• INSTRUCTIONS FOR THE TASK:
Restate verbatim the lines between the one holding "The OpenSCAD and" and the one holding "bore > 0 ? [[0, grip_nut_l", both included, and no others.

Start of RECORDS PROVIDED

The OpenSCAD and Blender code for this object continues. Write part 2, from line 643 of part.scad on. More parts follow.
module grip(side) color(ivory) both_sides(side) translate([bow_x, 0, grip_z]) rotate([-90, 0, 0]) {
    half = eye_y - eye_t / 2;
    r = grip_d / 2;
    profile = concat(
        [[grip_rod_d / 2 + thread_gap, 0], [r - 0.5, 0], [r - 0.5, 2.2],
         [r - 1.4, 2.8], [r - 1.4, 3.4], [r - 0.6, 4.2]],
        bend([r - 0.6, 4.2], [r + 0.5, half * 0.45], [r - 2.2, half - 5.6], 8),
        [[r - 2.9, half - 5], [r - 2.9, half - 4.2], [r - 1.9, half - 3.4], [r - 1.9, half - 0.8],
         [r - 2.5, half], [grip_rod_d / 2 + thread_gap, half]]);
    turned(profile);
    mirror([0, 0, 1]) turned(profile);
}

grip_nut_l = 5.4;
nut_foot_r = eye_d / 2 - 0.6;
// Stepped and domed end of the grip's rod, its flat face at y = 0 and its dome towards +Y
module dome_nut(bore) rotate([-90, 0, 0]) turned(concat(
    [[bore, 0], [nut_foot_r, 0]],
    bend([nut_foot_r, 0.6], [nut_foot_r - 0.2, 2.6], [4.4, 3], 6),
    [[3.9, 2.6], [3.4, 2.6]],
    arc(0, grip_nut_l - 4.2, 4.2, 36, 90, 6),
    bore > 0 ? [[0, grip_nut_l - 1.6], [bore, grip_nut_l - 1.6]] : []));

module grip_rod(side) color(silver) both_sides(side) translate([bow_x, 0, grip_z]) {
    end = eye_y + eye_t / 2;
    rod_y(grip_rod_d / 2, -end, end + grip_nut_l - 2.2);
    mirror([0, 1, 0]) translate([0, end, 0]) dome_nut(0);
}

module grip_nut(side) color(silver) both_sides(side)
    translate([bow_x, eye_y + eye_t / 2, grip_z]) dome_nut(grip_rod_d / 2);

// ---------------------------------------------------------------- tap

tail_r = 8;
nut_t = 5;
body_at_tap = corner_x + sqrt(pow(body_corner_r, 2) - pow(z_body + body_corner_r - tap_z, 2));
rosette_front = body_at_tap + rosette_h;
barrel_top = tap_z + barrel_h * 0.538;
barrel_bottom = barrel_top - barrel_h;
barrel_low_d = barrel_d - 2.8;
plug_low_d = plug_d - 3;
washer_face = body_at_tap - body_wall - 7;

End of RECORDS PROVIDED
Start of RECORDS PROVIDED

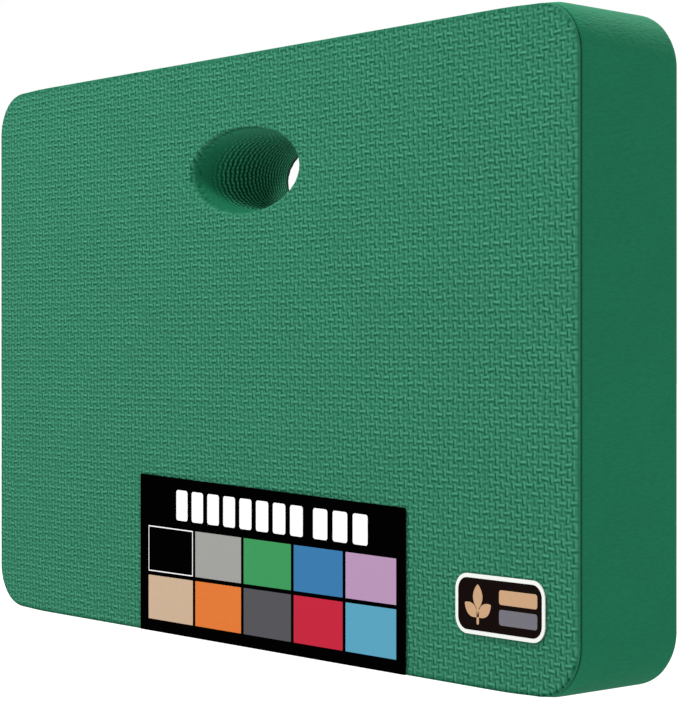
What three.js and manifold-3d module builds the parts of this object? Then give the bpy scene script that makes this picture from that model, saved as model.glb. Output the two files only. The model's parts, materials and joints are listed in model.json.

End of RECORDS PROVIDED

• TASK SOLUTION:
The OpenSCAD and Blender code for this object continues. Write part 2, from line 643 of part.scad on. More parts follow.
module grip(side) color(ivory) both_sides(side) translate([bow_x, 0, grip_z]) rotate([-90, 0, 0]) {
    half = eye_y - eye_t / 2;
    r = grip_d / 2;
    profile = concat(
        [[grip_rod_d / 2 + thread_gap, 0], [r - 0.5, 0], [r - 0.5, 2.2],
         [r - 1.4, 2.8], [r - 1.4, 3.4], [r - 0.6, 4.2]],
        bend([r - 0.6, 4.2], [r + 0.5, half * 0.45], [r - 2.2, half - 5.6], 8),
        [[r - 2.9, half - 5], [r - 2.9, half - 4.2], [r - 1.9, half - 3.4], [r - 1.9, half - 0.8],
         [r - 2.5, half], [grip_rod_d / 2 + thread_gap, half]]);
    turned(profile);
    mirror([0, 0, 1]) turned(profile);
}

grip_nut_l = 5.4;
nut_foot_r = eye_d / 2 - 0.6;
// Stepped and domed end of the grip's rod, its flat face at y = 0 and its dome towards +Y
module dome_nut(bore) rotate([-90, 0, 0]) turned(concat(
    [[bore, 0], [nut_foot_r, 0]],
    bend([nut_foot_r, 0.6], [nut_foot_r - 0.2, 2.6], [4.4, 3], 6),
    [[3.9, 2.6], [3.4, 2.6]],
    arc(0, grip_nut_l - 4.2, 4.2, 36, 90, 6),
    bore > 0 ? [[0, grip_nut_l - 1.6], [bore, grip_nut_l - 1.6]] : []));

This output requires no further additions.